Although there are many rumblings about new laws to combat the problem, the U.S. is still remarkably free of legal restrictions on such matters. Countries such as Brazil, Israel and Switzerland, however, have banned the use of hand-held car phones while driving.

But things may be changing in America. Brooklyn, not the big one, but the small town outside of Cleveland, recently made it a misdemeanor to talk on a cellular phone while driving. Brooklyn claims to have blazed the trail for mandatory seat-belt laws, so watch out America.


Dear Button Pusher: I'm not sure, but I think I accidentally sent my boss a terrible message about her over our interoffice electronic mailing system. Without repeating the insult, let's just say I questioned her intelligence.
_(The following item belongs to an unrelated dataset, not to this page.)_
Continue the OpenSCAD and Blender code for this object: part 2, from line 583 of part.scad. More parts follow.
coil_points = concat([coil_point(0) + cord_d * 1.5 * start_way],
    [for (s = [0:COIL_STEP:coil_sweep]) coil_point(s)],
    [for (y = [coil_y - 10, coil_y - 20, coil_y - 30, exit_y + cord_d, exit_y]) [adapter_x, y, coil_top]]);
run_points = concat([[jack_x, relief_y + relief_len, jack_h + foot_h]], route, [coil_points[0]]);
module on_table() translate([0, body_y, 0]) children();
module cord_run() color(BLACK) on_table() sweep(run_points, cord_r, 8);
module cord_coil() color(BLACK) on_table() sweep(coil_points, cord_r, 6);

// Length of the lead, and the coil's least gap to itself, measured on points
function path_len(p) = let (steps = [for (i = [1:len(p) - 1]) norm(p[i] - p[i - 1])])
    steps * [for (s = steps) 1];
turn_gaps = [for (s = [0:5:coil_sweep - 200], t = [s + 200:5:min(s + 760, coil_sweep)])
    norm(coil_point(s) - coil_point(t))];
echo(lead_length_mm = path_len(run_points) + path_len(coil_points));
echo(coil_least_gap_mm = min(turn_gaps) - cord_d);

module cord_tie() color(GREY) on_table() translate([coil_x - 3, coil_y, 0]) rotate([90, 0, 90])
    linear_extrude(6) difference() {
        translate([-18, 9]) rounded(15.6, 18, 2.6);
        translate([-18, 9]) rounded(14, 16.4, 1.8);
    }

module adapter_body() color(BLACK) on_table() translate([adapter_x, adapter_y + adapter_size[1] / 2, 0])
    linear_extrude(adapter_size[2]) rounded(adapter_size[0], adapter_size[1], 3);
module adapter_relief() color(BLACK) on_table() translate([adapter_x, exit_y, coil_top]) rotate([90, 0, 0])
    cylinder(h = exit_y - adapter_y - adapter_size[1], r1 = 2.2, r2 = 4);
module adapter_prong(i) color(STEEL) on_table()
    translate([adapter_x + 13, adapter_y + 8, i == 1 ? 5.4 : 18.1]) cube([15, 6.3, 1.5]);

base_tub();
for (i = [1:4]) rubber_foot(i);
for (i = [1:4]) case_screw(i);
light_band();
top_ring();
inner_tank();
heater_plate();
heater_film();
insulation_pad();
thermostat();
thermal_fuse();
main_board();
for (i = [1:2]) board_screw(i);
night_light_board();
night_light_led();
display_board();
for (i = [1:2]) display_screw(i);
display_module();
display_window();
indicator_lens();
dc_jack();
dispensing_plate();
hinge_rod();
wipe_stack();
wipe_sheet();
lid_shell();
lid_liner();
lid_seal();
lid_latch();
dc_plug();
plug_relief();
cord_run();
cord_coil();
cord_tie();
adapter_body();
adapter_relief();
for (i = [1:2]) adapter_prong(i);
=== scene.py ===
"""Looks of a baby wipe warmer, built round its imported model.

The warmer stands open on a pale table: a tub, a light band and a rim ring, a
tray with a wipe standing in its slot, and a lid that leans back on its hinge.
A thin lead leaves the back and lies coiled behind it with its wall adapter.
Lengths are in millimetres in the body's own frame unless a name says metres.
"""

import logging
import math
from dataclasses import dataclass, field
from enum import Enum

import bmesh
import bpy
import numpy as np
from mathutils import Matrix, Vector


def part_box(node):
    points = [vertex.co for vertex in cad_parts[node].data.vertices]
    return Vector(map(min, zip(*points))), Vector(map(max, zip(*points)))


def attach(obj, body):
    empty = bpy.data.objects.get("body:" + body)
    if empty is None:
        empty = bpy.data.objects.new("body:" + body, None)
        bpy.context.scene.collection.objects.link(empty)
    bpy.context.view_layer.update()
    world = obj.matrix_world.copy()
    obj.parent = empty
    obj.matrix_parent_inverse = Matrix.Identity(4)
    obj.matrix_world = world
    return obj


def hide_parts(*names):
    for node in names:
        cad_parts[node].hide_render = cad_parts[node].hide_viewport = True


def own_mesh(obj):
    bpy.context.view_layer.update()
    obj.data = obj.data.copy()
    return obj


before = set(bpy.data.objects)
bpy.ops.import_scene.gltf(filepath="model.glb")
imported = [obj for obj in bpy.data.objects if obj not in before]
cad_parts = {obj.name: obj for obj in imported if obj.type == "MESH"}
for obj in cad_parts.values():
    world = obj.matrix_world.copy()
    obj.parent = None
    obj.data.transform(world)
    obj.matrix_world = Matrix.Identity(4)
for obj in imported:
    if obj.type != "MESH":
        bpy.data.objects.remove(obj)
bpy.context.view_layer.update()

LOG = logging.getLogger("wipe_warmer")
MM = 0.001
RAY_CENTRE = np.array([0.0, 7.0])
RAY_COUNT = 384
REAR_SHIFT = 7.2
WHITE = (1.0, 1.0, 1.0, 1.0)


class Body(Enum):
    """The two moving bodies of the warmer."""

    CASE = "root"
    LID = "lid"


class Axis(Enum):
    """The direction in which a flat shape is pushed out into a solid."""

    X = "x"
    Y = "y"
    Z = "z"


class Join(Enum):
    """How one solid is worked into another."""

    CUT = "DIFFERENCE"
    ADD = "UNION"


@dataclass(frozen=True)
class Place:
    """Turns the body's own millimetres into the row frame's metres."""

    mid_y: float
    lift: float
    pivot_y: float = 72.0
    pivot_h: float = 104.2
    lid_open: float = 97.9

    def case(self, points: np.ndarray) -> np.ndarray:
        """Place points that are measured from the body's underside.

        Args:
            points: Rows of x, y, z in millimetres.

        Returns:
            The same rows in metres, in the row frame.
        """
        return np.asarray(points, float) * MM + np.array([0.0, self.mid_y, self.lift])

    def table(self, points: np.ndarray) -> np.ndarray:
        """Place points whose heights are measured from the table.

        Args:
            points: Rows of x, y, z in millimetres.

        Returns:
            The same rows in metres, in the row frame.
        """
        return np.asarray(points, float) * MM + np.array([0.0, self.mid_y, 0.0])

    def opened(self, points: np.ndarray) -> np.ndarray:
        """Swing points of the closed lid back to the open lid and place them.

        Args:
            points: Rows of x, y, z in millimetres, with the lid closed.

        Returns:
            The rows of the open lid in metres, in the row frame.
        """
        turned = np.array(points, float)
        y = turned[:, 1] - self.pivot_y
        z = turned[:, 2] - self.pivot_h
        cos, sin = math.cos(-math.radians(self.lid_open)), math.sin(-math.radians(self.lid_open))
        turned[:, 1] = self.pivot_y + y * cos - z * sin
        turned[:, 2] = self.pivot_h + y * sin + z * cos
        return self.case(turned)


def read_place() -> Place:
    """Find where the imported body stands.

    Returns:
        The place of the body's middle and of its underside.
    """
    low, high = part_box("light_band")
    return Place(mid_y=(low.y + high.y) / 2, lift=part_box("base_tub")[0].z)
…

I'm apprehensive about asking our computer staff to check the electronic log and confirm if I sent the message or not. I've been thinking of just apologizing to my boss and hoping for the best. What should I do?


Dear Sorry, Sorry, Sorry Worker: What are you some kind of idiot? Me too.

I've done it. Everyone I know has done it. Mistakenly firing off that nasty, gossipy electronic message to your boss or to a dreaded co-worker is a rite of passage in the modern office place.

After your finger hits the send key, you sit there and panic. You start pining for the days of snail mail, when you could persuade your friendly neighborhood postal worker to return the ill-advised communique. As you now know, once you send it out into office cyberspace, it's gone, baby.

As for apologizing, I'd vote no on that score. If you really did send it, it's unlikely launching a preemptive apology will do much good. But if she ever brings it up, keep apologizing until she's so sick of hearing it that she has to take a sick day.

Also, don't forget to look on the bright side. It's perfectly possible that your office mate simply overlooked your message.

In the meantime, Beaver, I'd say you learned an important lesson. Check and double-check those electronic messages if they are in questionable taste. Otherwise you might find yourself out of a job.

Fact of the week: By 2002, the number of American households using the Internet will outnumber those taking a newspaper, analysts predict.